Dans sa communication, Manuela Marín a soutenu que le voile n’est pas nécessairement le signe d’une oppression. De plus, expliquait la conférencière, il n’est pas exclusivement islamique puisque les femmes l’ont porté à diverses périodes de l’histoire, y compris chez les chrétiens. Bien qu’il soit effectivement déterminant pour les musulmanes, plusieurs autres facteurs interagissent dans la culture islamique en ce qui concerne le façonnement du corps aussi bien de l’homme que de la femme. Le Coran promulgue la modestie : reflet de l’âme, le corps doit être pur et recouvert de façon conséquente.
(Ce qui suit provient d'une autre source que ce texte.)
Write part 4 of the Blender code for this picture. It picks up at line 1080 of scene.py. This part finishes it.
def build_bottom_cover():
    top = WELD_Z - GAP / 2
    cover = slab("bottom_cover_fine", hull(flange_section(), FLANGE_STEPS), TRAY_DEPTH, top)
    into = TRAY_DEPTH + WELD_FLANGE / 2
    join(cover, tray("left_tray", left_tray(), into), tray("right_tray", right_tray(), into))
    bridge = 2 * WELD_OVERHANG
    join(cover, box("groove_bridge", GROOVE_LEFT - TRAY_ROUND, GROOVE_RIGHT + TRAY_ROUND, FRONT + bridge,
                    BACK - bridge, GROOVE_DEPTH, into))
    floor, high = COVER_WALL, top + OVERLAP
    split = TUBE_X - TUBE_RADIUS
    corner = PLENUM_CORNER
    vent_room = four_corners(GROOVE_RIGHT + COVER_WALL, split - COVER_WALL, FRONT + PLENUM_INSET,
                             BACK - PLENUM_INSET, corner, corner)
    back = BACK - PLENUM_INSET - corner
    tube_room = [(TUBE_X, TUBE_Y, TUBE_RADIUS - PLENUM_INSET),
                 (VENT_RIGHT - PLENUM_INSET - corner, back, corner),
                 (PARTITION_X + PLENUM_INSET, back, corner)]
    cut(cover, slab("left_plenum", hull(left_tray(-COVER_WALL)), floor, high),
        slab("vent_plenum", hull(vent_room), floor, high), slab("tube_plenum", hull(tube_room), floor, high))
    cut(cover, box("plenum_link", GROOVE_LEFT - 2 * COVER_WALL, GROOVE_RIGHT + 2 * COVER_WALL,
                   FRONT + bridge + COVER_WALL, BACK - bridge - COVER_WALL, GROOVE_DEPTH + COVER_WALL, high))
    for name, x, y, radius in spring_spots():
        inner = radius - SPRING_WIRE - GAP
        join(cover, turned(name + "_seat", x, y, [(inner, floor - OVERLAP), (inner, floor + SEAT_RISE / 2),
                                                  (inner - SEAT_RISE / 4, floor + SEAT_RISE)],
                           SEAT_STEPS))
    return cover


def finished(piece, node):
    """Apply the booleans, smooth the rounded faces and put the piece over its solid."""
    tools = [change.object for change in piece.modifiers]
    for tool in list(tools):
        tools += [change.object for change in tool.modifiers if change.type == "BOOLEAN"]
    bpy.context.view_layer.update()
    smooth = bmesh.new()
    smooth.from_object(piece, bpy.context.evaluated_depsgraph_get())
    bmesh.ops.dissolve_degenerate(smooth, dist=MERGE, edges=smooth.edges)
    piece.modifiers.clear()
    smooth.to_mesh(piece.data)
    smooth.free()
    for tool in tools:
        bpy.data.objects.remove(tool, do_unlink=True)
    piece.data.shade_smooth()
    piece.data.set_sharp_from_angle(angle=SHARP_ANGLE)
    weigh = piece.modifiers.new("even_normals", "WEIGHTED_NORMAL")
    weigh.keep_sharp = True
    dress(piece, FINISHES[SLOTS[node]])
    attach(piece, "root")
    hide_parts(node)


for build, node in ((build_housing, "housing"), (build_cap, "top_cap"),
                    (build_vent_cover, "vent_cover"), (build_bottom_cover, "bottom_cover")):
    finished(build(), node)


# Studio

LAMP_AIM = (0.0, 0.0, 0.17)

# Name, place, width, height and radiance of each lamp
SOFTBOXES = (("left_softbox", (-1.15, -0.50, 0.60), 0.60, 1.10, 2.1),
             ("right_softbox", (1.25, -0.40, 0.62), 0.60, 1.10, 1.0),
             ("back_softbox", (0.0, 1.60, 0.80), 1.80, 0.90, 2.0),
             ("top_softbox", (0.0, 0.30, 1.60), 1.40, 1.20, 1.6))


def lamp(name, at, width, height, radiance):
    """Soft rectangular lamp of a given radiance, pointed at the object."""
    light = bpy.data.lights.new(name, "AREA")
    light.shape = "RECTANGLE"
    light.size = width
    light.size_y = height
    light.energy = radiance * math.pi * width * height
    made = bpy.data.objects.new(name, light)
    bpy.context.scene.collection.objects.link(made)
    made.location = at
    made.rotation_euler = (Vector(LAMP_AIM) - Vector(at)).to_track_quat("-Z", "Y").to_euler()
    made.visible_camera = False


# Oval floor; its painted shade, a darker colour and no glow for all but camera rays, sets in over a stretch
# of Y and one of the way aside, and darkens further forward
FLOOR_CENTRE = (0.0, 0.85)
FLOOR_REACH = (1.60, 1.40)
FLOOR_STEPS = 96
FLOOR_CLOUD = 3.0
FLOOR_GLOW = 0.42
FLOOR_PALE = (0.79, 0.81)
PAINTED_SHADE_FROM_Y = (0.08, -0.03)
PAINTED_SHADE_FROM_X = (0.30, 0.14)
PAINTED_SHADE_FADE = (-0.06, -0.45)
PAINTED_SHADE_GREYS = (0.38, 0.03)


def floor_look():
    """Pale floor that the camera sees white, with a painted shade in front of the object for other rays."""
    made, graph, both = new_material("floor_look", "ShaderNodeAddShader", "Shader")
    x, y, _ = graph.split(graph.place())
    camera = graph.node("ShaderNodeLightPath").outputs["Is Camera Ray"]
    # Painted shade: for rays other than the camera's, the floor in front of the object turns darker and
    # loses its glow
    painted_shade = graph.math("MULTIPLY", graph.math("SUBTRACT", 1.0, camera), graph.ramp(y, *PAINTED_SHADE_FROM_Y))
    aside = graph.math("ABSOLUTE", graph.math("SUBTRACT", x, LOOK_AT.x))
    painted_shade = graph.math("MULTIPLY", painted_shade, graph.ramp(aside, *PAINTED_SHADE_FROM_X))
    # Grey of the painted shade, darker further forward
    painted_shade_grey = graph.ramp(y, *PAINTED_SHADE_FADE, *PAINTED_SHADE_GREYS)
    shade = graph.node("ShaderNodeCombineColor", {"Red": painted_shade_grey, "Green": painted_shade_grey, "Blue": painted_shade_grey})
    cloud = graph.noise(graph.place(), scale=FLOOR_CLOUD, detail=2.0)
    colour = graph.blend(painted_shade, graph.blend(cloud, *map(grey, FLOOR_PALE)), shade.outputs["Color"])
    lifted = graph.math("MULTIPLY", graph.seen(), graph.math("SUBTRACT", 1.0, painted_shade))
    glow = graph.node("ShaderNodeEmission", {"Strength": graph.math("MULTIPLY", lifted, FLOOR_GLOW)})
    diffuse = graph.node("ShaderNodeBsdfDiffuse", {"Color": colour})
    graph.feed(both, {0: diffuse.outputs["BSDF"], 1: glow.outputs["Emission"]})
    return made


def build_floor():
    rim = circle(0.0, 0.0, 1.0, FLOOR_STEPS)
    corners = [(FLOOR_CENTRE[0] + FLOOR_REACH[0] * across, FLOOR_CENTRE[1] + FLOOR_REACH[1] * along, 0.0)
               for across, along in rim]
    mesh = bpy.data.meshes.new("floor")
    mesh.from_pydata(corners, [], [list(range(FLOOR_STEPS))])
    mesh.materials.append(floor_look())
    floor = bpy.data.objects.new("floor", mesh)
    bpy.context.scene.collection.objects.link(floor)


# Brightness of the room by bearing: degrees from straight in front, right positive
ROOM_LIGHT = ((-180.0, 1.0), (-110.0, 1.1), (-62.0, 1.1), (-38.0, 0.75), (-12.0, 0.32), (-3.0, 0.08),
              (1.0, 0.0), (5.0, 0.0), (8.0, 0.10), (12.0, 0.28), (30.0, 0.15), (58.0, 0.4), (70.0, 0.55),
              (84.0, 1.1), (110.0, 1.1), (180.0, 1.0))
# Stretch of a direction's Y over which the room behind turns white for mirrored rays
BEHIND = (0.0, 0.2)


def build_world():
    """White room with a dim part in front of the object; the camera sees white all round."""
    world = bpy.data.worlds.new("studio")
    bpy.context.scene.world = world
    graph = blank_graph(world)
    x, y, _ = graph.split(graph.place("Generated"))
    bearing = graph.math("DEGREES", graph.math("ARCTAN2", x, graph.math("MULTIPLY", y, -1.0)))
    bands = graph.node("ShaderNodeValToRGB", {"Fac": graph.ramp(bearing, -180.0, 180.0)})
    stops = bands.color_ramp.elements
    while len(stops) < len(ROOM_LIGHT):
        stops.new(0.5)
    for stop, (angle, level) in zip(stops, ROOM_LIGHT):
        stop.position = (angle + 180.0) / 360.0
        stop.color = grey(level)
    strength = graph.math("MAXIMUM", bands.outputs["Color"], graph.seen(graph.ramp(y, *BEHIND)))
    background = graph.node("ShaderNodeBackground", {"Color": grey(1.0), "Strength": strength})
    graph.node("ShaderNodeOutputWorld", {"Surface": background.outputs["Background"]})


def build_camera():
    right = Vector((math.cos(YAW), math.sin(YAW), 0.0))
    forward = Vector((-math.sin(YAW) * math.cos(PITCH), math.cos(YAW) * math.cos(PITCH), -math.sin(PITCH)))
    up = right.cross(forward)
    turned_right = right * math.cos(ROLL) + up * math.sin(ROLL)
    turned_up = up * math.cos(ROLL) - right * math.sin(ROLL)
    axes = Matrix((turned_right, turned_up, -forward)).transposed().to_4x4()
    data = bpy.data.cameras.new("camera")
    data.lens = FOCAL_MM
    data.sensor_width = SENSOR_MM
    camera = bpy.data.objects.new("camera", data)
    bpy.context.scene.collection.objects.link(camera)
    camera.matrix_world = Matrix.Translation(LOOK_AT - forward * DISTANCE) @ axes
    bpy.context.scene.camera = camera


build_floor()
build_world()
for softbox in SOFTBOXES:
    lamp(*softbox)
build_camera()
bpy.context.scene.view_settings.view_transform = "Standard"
La manière d’aborder le corps serait donc, toujours d’après Manuela Marín, très différente dans la culture musulmane et dans la culture judéo-chrétienne, et ce, même si la situation des femmes varie notablement d’un pays islamique à un autre.

Tandis que la conférencière rejetait l’idée d’une signification politique au port du voile, des participantes protestaient qu’au contraire, celui-ci est un symbole de l’enfermement des femmes. Pire, la directive de le porter constitue en soi un acte concret d’oppression qui marque une étape significative dans la montée du fondamentalisme islamique. C’est ce qui a pu être constaté par exemple en Iran, en Algérie, même en France (où le port du voile à l’école est interdit) et, plus récemment, en Afghanistan. Ce qui, selon les tenantes de cette position ramène à la question suivante : faut-il reculer devant les diktats des fondamentalistes ou établir une solidarité avec les femmes qui — souvent au péril de leur vie —, résistent à l’oppression dont elles sont l’objet en refusant de porter le voile?

. L’université d’été a fermé ses portes depuis quatre jours lorsque tombe le verdict du procès de Madrid. Pour cet attentat contre le corps des femmes qu’est le viol, les avocates des victimes ont obtenu justice : Garcia Robado écope de 1 684 années de prison et Antonio Barroso de 1 237 années.